The findings of the mission indicate an approach where the ICC work would now be limited to the six individuals already charged by the court with an alternative mechanism to try the remaining individuals.

If that is indeed the Mbeki Report’s conclusion, it’s a very intelligent one.  The ICC does not have the resources to prosecute more than a small handful of individuals in any situation; alternative justice mechanisms will have to address lower-level perpetrators.  The question is what those alternative mechanisms would be.  According to the Sudan Tribune, the Mbeki Report is not particularly convinced that Sudan’s own court system is up to the task — much less able to divest the ICC of jurisdiction over Bashir and the others pursuant to the principle of complementarity:

Last year the Sudanese government appointed a special prosecutor Nimr Ibrahim Mohamed to look in the Darfur abuses committed since 2003 and promised to bring Ali Kushayb, an alleged Janjaweed militia leader wanted by the ICC, before court.

However, to date Kushayb has not been prosecuted and an attempt by the special prosecutor to probe the governor of South Kordofan Ahmed Haroun, also wanted by the ICC, was blocked by the justice minister.

The panel suggested that the Sudanese judicial system on its own is incapable of carrying out credible prosecutions in Darfur and calling for further changes within the legal system.

“Currently, the criminal justice response to Darfur is ineffective and confusing and has also failed to obtain the confidence of the people of Darfur. It will therefore require changes to be introduced within the Sudanese legal system to provide effective accountability for the different levels of criminal participation”.
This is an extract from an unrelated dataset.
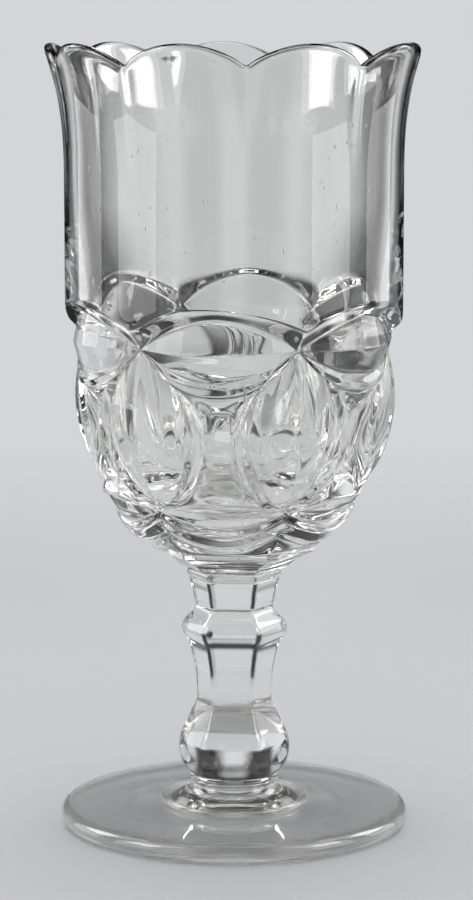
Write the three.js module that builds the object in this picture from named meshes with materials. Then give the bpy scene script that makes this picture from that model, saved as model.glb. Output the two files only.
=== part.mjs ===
// Pressed glass celery vase: a scalloped bowl on a six-sided standard and a round foot.
// Millimetres, +Z up. The origin is the centre of the flat underside of the foot.
// The mould pattern has six stars round the bowl. Each half sector runs from a star (angle 0)
// to the middle between two stars (angle 30 degrees), and is mirrored and repeated round the axis.

import * as THREE from "three";
import { mergeVertices } from "three/addons/utils/BufferGeometryUtils.js";

// Heights of the parts, stacked from the table upwards.
const footEdgeThickness = 5.9;
const collarHeight = 7.2;
const bulbRise = 9.9;
const shankLength = 35;
const capitalHeight = 16;
const waferThickness = 2.1;
const tiersHeight = 21.9;
const almondHeight = 47;
const wallRise = 45;
const flareHeight = 40;

const stemFootHeight = footEdgeThickness + collarHeight;
const bulbHeight = stemFootHeight + bulbRise;
const kneeHeight = bulbHeight + shankLength;
const stemTopHeight = kneeHeight + capitalHeight;
const bowlFootHeight = stemTopHeight + waferThickness;
const lowStarHeight = bowlFootHeight + tiersHeight;
const starHeight = lowStarHeight + almondHeight;
const flareFootHeight = starHeight + wallRise;
const overallHeight = flareFootHeight + flareHeight;

// Foot, collar and standard.
const footRadius = 51.6;
const collarRadius = 21.6;
const collarEdgeThickness = 1.9;
const stemNeckRadius = 12.8;
const bulbRadius = 16.6;
const kneeRadius = 16.1;
const stemTopRadius = 14;

// Wall, rim and inside of the bowl.
const bowlRadius = 49.3;
const rimWall = 3.4;
const rimFlare = 6.7;
const lipThickness = 3.2;
const scallopDepth = 6.6;
const scallopDrawIn = 1.1;
const cavityFloorDrop = 1;

// Ovals of the mould pattern: heights from the stars and radii from the axis.
const starRadius = 44.2;
const skirtCuspRise = 4.7;
const skirtArchRise = 11.2;
const ovalTopRise = 9;
const ovalTopRadius = 46.3;
const creaseDrop = 0.5;
const creaseRadius = 48.1;
const ovalFootDrop = 8.2;
const ovalFootRadius = 46;
const borderWidth = 4.2;
const borderCrestShare = 0.5;
const borderCrestRadius = 46.7;
const borderEdgeRadius = 46.3;
const borderStepDepth = 1.1;
const borderStepDrop = 0.6;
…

So what’s the solution for the lower-level perpetrators?  Apparently, the Mbeki Report suggests the creation of a hybrid tribunal:

A key recommendation in the report yet widely anticipated is the establishment of a hybrid court to try the perpetrators of crimes in the war torn region.

The commission called for a “hybrid Criminal Court which shall exercise original and appellate jurisdiction over individuals who appear to bear particular responsibility for the gravest crimes committed during the conflict in Darfur, and to be constituted by judges of Sudanese and other nationalities”.

It further outlined the modalities for the formation its formation saying that it would consist of a “Hybrid Criminal Chamber, which should be composed of panels of highly qualified and suitable individuals of Sudanese and other nationalities”.

“The formula for nominating non‐Sudanese nationals and for constituting the judicial panels of the Hybrid Court, as well as for the deployment of prosecutorial and investigations support, would be proposed by the AU”.

The panel said that the criteria for selection to the court should include “proven professional competence in criminal law and procedure, and experience in the function (judicial, prosecutorial, investigative, or administrative) for which the appointment is made, capacity to adapt to the legal system of Sudan, and a fair gender balance. Candidates for nomination should not be restricted to African individuals”.

“In the selection of candidates for judges, observers or senior personnel, the AU should seek the advice of internationally respected judges or jurists or international organizations, and should publish its consultation process”.


“In order to facilitate the establishment of a Hybrid Court, the Government of Sudan should take immediate steps to introduce legislation to allow legally qualified non‐nationals to serve on the judiciary of Sudan (c.f. section 23, National Judiciary Act, 1986). In this connection, the Panel notes that the Constitution of Sudan does not expressly prohibit non- Sudanese nationals from being appointed to the judiciary of Sudan, and would not therefore need to be amended”.

The article notes that “Sudan in the past has emphasized that it will comply with the recommendations of the panel and implement it.”  If the article is correct — and to reiterate, that remains to be seen — something tells me we are in for some world-class backtracking.

Stay tuned.

UPDATE: Well, that didn’t take long.  The Sudan Tribune is now reporting that the Sudanese government “has reservations on parts of the report and reject other [parts],” including its criticisms of the Sudanese judiciary.  I presume that the government also rejects any part of the report that calls for government officials, particularly Bashir, to be held accountable for their crimes.

The new article recounts how “[t]he Sudanese presidential adviser Ghazi Salah Al-Deen told the Qatar based Al-Jazeera TV in an interview last July that Khartoum “trusts the intentions of the panel and its evaluation because it is African and not stemming from a colonialist mentality”.  Does this mean that the the Sudanese government now believes that panel is not actually African and does have a colonialist mentality?